La bioéthique, nouvelle question sociale

Tous les mois, retrouvez Pierre-Yves Stucki et sa chronique sur la pensée sociale chrétienne et l’actualité, au micro de Paul Keil sur RCF Jerico Moselle.

Le 18 janvier se sont ouverts les « États-généraux de la bioéthique » : plusieurs mois de consultation et de débat pour « recueillir de la façon la plus objective possible l’ensemble des avis de la société » sur les grands thèmes de bioéthique, dans la perspective d’une révision de la loi en fin d’année.

Cette démarche suscite un intérêt marqué chez les chrétiens, sensibles à ces questions. La Conférences des évêques de France a ainsi invité les catholiques, et tous les hommes de bonne volonté, à prendre part à ces débats. De nombreuses initiatives sont proposées en diocèses et les médias chrétiens ne sont pas en reste.
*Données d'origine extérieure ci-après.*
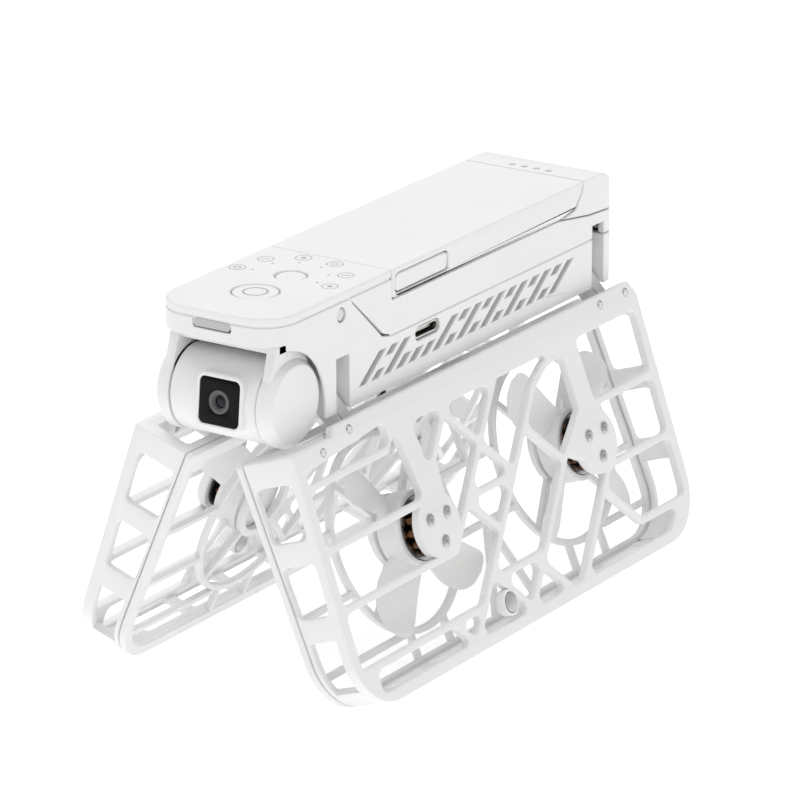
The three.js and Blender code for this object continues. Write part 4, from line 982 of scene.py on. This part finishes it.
class DRONE_OT_cages(bpy.types.Operator):
    """Both propeller cages, their arms, screws and magnets"""

    bl_idname = "drone.cages"
    bl_label = "Cages"

    def execute(self, context):
        edge = context.scene.drone_sizes.edge_cage
        kit = finishes()
        for side, sign in SIDES:
            self.frame(side, sign, edge, kit)
            self.cover(side, sign, edge, kit)
            self.magnet(side, sign, kit)
            for end in ENDS:
                moulded(f"hinge_arm_{side}_{end}", kit["cage"], 0.25)
            self.screws(side, sign, kit)
        return {"FINISHED"}

    def frame(self, side, sign, edge, kit):
        """The outer lattice with its motor mounts, its hinge band, its ends and its top strip."""
        windows = [filleted(opening(lines), 1.5) for lines in lattice_windows()]
        skin_place = face_place(sign, SKIN / 2)
        pieces = [plate_mesh("lattice", [face_outline(), *windows], SKIN, edge, skin_place, 3)]
        for y in MOTOR_Y.values():
            pieces.append(plate_mesh("mount", [circle_line(y, MOTOR_U, 7.0, 72)], SKIN + 0.1, 0.35, skin_place, 3))
            flange = [(y, MOTOR_U + 6.6), (y - 5.7, MOTOR_U - 3.3), (y + 5.7, MOTOR_U - 3.3)]
            pieces.append(plate_mesh("flange", [filleted(flange, 2.6, 10)], 0.6, 0.25, face_place(sign, 0.15), 3))
        pad = [circle_line(*MAGNET, radius, 40) for radius in (2.75, 2.15)]
        pieces.append(plate_mesh("magnet_pad", pad, SKIN, 0.2, face_place(sign, SKIN / 2 - 0.15), 2))
        front, rear = CAGE_FRONT, CAGE_REAR
        band = filleted([(front + 13, 1.2), (front + 15, -1.8), (rear - 2, -1.8), (rear - 0.4, 1.2)], 0.6)
        pieces.append(plate_mesh("hinge_band", [band], SKIN - 0.04, edge, skin_place, 3))
        pieces += end_bands(sign)
        inner = DEPTH - COVER - 0.3
        strip = filleted([(front + 0.5, 0.2), (rear - 0.5, 0.2), (rear - 0.5, inner), (front + 0.5, inner)],
                         0.5)
        slots = [filleted([(a, 3.0), (b, 3.0), (b, inner - 1.8), (a, inner - 1.8)], 0.9)
                 for a, b in ((-60, -52), (-33, -21), (-17, -5), (-1, 11), (15, 27), (31, 45))]

        def top_place(p):
            return cage_place(np.column_stack([OUTER - p[:, 1], p[:, 0], TOP - 0.98 + p[:, 2]]), sign)

        pieces.append(plate_mesh("top_strip", [strip, *slots], 1.8, 0.25, top_place, 2))
        joined(f"cage_frame_{side}_finished", pieces, kit["cage"], f"cage_{side}", (f"cage_frame_{side}",), 40)

    def cover(self, side, sign, edge, kit):
        """Rings around the propellers, a rim and cross bars, leaning with the taper."""
        def leaning(p):
            x = OUTER - DEPTH + TAPER * p[:, 1] + COVER / 2 + p[:, 2]
            return cage_place(np.column_stack([x, p[:, 0], TOP - p[:, 1]]), sign)

        set_in = 2.6
        rim_front, rim_rear, rim_foot = CAGE_FRONT + set_in, CAGE_REAR - set_in, REACH - 2.4
        rim = filleted([(rim_front, 3.4), (rim_front, rim_foot), (rim_rear, rim_foot), (rim_rear, 3.4)],
                       [2, CORNER - set_in, CORNER - set_in, 2], 12)
        pieces = [plate_mesh("rim", [face_outline(), rim], COVER, edge, leaning, 2)]
        bars = []
        for y in MOTOR_Y.values():
            for name, outer, hole, steps in (("ring", 20.9, 19.5, 96), ("eye", 7.9, 6.2, 48)):
                outlines = [circle_line(y, MOTOR_U, radius, steps) for radius in (outer, hole)]
                pieces.append(plate_mesh(name, outlines, COVER - 0.06, 0.25, leaning, 2))
            for angle in (45, 135, 225, 315):
                c, s = math.cos(math.radians(angle)), math.sin(math.radians(angle))
                bars.append((y + 7 * c, MOTOR_U + 7 * s, y + 20.2 * c, MOTOR_U + 20.2 * s))
            for near, far in ((y - 6, y + 6), (y + 6, y - 6)):
                bars += [(near, MOTOR_U - 19.6, near, 2), (far, MOTOR_U + 19.6, far, REACH - 1)]
        front, rear = MOTOR_Y["front"], MOTOR_Y["rear"]
        for u in (20.2, 33):
            bars += [(CAGE_FRONT + 1, u, front - 19.4, u), (rear + 19.4, u, CAGE_REAR - 1, u),
                     (front + 19.4, u, rear - 19.4, u)]
        bars += [(CAGE_FRONT + 3, 45.4, front - 8, 45.4), (rear + 8, 45.4, CAGE_REAR - 3, 45.4)]
        middle = (front + rear) / 2
        bars += [(middle, 2, middle, 20.2), (middle, 33, middle - 8, REACH - 1),
                 (middle, 33, middle + 8, REACH - 1)]
        for number, bar in enumerate(bars):  # each a little thinner than the last, so no two faces coincide
            depth = COVER - 0.1 - 0.002 * number
            pieces.append(plate_mesh("bar", [bar_line(*bar, RIB)], depth, 0.25, leaning, 2))
        joined(f"cage_cover_{side}_finished", pieces, kit["cage"], f"cage_{side}", (f"cage_cover_{side}",), 40)

    def magnet(self, side, sign, kit):
        """Catch disc standing a quarter of a millimetre out of its pad."""
        profile = soft_profile([(1.9, 0), (1.9, 2.05), (-0.25, 2.05), (-0.25, 0)], 0.15, 3)
        disc = turned_mesh("catch_disc", profile, spot_place(sign, *MAGNET), 48)
        joined(f"catch_disc_{side}", [disc], kit["screw"], f"cage_{side}", (f"latch_magnet_{side}",), 30)

    def screws(self, side, sign, kit):
        """Cross-headed screws of the arms and of the motors, set in the outer face."""
        places = [(y, u, 1.35, 0.1) for y, u in ((-53.8, 2.1), (-43.8, 0.2), (50.7, 0.3), (60.9, 0.3))]
        for y in MOTOR_Y.values():
            places += [(y + 3.5 * math.cos(a), MOTOR_U + 3.5 * math.sin(a), 1.3, -0.32)
                       for a in np.radians((90, 210, 330))]
        meshes = [screw_head(y, u, radius, w, sign) for y, u, radius, w in places]
        nodes = [f"arm_screw_{side}_{end}_{number}" for end in ENDS for number in (1, 2)]
        joined(f"screws_{side}", meshes, kit["screw"], f"cage_{side}", nodes, 30)


def screw_head(y, u, radius, w, sign, rings=15, sides=48):
    """A domed head on the outer face: height 0.22 (1 - r^2) less a cross 0.35 deep whose arms are
    0.2 of the head wide and reach 0.62 of it, then a short skirt."""
    r = np.linspace(0.02, 1, rings)[:, None]
    t = np.linspace(0, 2 * math.pi, sides, endpoint=False)[None, :]
    a, b = np.abs(r * np.cos(t + 0.4)), np.abs(r * np.sin(t + 0.4))
    narrow, reach = np.minimum(a, b), np.maximum(a, b)
    cross = np.clip((0.2 - narrow) / 0.08, 0, 1) * np.clip((0.62 - reach) / 0.08, 0, 1)
    rise = 0.22 * (1 - r ** 2) + 0 * t - 0.35 * cross
    ys, us = y + radius * r * np.cos(t), u + radius * r * np.sin(t)
    top = np.stack([OUTER - w + rise, ys, TOP - us], -1)
    skirt = np.stack([OUTER - w - 0.6 + 0 * ys[-1:], ys[-1:], TOP - us[-1:]], -1)
    points = np.concatenate([top, skirt])
    middle = np.array([[OUTER - w - 0.13, y, TOP - u], [OUTER - w - 0.6, y, TOP - u]])
    faces = grid_faces(rings + 1, sides, wrap=True).tolist()
    count, last = (rings + 1) * sides, rings * sides
    faces += [(count, (k + 1) % sides, k) for k in range(sides)]
    faces += [(count + 1, last + k, last + (k + 1) % sides) for k in range(sides)]
    return list_mesh("screw", cage_place(np.concatenate([points.reshape(-1, 3), middle]), sign), faces)


# ---------------------------------------------------------------- motors and propellers

DRUM_RADIUS, DRUM_MIDDLE = 7.3, 7.2  # where the blades start, and their depth in from the outer face


def blade_surface(turn, length, chord, spin, stations=22, around=20):
    """One blade: sections of half-width chord/2 and thickness that thins outwards, each an ellipse
    with a rounded nose, pitched from 34 to 14 degrees, widest at about two thirds of the length,
    closing bluntly at the tip and swept back a little."""
    r = DRUM_RADIUS + (length - DRUM_RADIUS) * np.linspace(0, 1, stations) ** 0.85
    f = (r - DRUM_RADIUS) / (length - DRUM_RADIUS)
    width = chord * (0.6 + 0.4 * np.sin(np.pi * (0.62 * f + 0.1)))
    width = width * np.sqrt(np.clip(1 - f ** 10, 0.0004, 1))
    thick = (1.15 - 0.5 * f) * np.sqrt(np.clip(1 - f ** 8, 0.01, 1))
    pitch = np.radians(20 * f - 34)
    sweep = 0.9 * np.sin(np.pi * f) - 1.2 * f ** 3
    t = np.linspace(0, 2 * math.pi, around, endpoint=False)
    along = width[:, None] / 2 * np.cos(t) + sweep[:, None]
    camber = 0.35 * np.cos(t)[None, :] ** 2 * (1 - f[:, None])
    across = thick[:, None] / 2 * np.sin(t) * (1 + 0.25 * np.cos(t)) + camber
    c, s = np.cos(pitch)[:, None], np.sin(pitch)[:, None]
    depth = DRUM_MIDDLE - (across * c + along * s)
    y = along * c - across * s
    z = np.repeat(r[:, None], around, 1)
    a = math.radians(turn)
    yy, zz = (y * math.cos(a) - z * math.sin(a)) * spin, y * math.sin(a) + z * math.cos(a)
    points = np.stack([depth, yy, zz], -1).reshape(-1, 3)
    faces = grid_faces(stations, around, wrap=True).tolist()
    faces.append(tuple(range(around)))
    faces.append(tuple((stations - 1) * around + k for k in range(around)))
    return points, faces


class DRONE_OT_rotors(bpy.types.Operator):
    """Motors and four-bladed propellers"""

    bl_idname = "drone.rotors"
    bl_label = "Motors and propellers"

    def execute(self, context):
        kit = finishes()
        sizes = context.scene.drone_sizes
        for side, sign in SIDES:
            for end in ENDS:
                place = spot_place(sign, MOTOR_Y[end], MOTOR_U)
                tag = f"{side}_{end}"
                self.propeller(tag, place, 1 if end == "front" else -1, sizes, kit)
                self.motor(tag, place, side, kit)
        return {"FINISHED"}

    def propeller(self, tag, place, spin, sizes, kit):
        """A drum that closes behind the motor, with four blades."""
        profile = soft_profile([(4.9, 6.75), (4.9, 7.9), (10.4, 7.9), (10.4, 1.1), (7.25, 1.1), (7.25, 6.75),
                                (4.9, 6.75)], 0.8, 5)
        meshes = [turned_mesh("drum", profile, place, 72)]
        for number in range(4):
            points, faces = blade_surface(48 + 90 * number, sizes.blade_length, sizes.blade_chord, spin)
            meshes.append(list_mesh("blade", place(points), faces))
        joined(f"propeller_{tag}_finished", meshes, kit["blade"], f"rotor_{tag}", (f"propeller_{tag}",), 45)

    def motor(self, tag, place, side, kit):
        """A dark core with twelve wound poles, inside a bell with a bright rim."""
        core = turned_mesh("core", [(2.3, 0), (2.3, 5.9), (2.7, 5.9), (2.7, 3.0), (5.6, 3.0), (5.6, 0.75),
                                    (9.7, 0.75), (9.7, 0)], place, 48)
        joined(f"stator_{tag}_core", [core], kit["dark"], f"cage_{side}", (f"motor_stator_{tag}",), 35)
        coils = []
        for number in range(12):
            a = 2 * math.pi * number / 12
            v = np.linspace(0, 2 * math.pi, 10, endpoint=False)
            h = np.linspace(0, math.pi, 8)
            waist = np.sin(h)[:, None]
            coil = np.stack([1.25 * np.cos(h)[:, None] + 0 * v, 0.95 * waist * np.cos(v), 1.3 * waist * np.sin(v)],
                            -1).reshape(-1, 3)
            y, z = coil[:, 1], coil[:, 2] + 4.5
            points = np.column_stack([coil[:, 0] + 4.1, y * math.cos(a) - z * math.sin(a),
                                      y * math.sin(a) + z * math.cos(a)])
            coils.append(array_mesh("coil", place(points), grid_faces(8, 10, wrap=True)))
        joined(f"stator_{tag}_coils", coils, kit["copper"], f"cage_{side}", (f"motor_stator_{tag}",), 60)
        bell = turned_mesh("bell", [(5.0, 5.7), (5.0, 6.35), (6.1, 6.35), (6.8, 5.8), (6.8, 1.15), (6.2, 1.15),
                                    (6.2, 5.7), (5.0, 5.7)], place, 72)
        rim = turned_mesh("rim", [(4.7, 5.75), (4.7, 6.6), (4.98, 6.6), (4.98, 5.75), (4.7, 5.75)], place, 72)
        joined(f"bell_{tag}_rim", [rim], kit["rim"], f"rotor_{tag}", (f"motor_bell_{tag}",), 30)
        joined(f"bell_{tag}_can", [bell], kit["bell"], f"rotor_{tag}", (f"motor_bell_{tag}",), 30)


# ---------------------------------------------------------------- add-on

class DRONE_PT_panel(bpy.types.Panel):
    """Sizes, colours and one button for each group of pieces"""

    bl_idname = "DRONE_PT_panel"
    bl_label = "Palm drone"
    bl_space_type = "VIEW_3D"
    bl_region_type = "UI"
    bl_category = "Palm drone"

    def draw(self, context):
        for group in (context.scene.drone_sizes, context.scene.drone_colours):
            for name in group.__annotations__:
                self.layout.prop(group, name)
        for operator in OPERATORS:
            self.layout.operator(operator.bl_idname)


OPERATORS = (DRONE_OT_stage, DRONE_OT_body, DRONE_OT_camera_head, DRONE_OT_cages, DRONE_OT_rotors)
CLASSES = (DroneSizes, DroneColours, *OPERATORS, DRONE_PT_panel)


def register():
    for cls in CLASSES:
        bpy.utils.register_class(cls)
    bpy.types.Scene.drone_sizes = PointerProperty(type=DroneSizes)
    bpy.types.Scene.drone_colours = PointerProperty(type=DroneColours)


def unregister():
    del bpy.types.Scene.drone_colours
    del bpy.types.Scene.drone_sizes
    for cls in reversed(CLASSES):
        bpy.utils.unregister_class(cls)


def main():
    register()
    for operator in OPERATORS:
        group, name = operator.bl_idname.split(".")
        getattr(getattr(bpy.ops, group), name)()
    bpy.context.view_layer.update()


if __name__ == "__main__":
    main()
Mais si les chrétiens semblent prêts à « jouer le jeu » de cette consultation, ce n’est pas non plus le grand enthousiasme. Il y a comme un malaise. Certains se demandent, non sans certaines raisons, si les dés ne sont pas pipés, si tout cela n’est pas cousu de fil blanc, la fin de l’histoire étant déjà écrite depuis longtemps. Ils s’inquiètent aussi que leur parole soit devenue inaudible dans une société ayant décroché de toute référence chrétienne bien plus profondément qu’on ne le pensait. Cela n’empêche pas d’autres de s’y engager sans complexe, dans une posture de témoignage, avec l’idée que « je suis chargé de vous le dire, pas de vous le faire croire », en se rappelant que le Christ n’a jamais promis la popularité à ses disciples.

Le chemin est ténu entre le laisser-faire et le baroud d’honneur. Entre la tentation du découragement et celle du jusqu’au-boutisme. La position des chrétiens dans cette affaire est difficile : il y a une doctrine sur ces questions, et c’est souvent sur ces questions qu’elle apparaît le plus nettement comme « un signe en butte à la contradiction ».

Alors que faire ?

Sans doute, s’engager résolument dans cette démarche. Sans se bercer trop d’illusions, bien sûr, mais déserter la table n’aidera certainement pas à faire entendre notre voix. Se reconnaître minoritaire ne doit pas conduire au silence, bien au contraire.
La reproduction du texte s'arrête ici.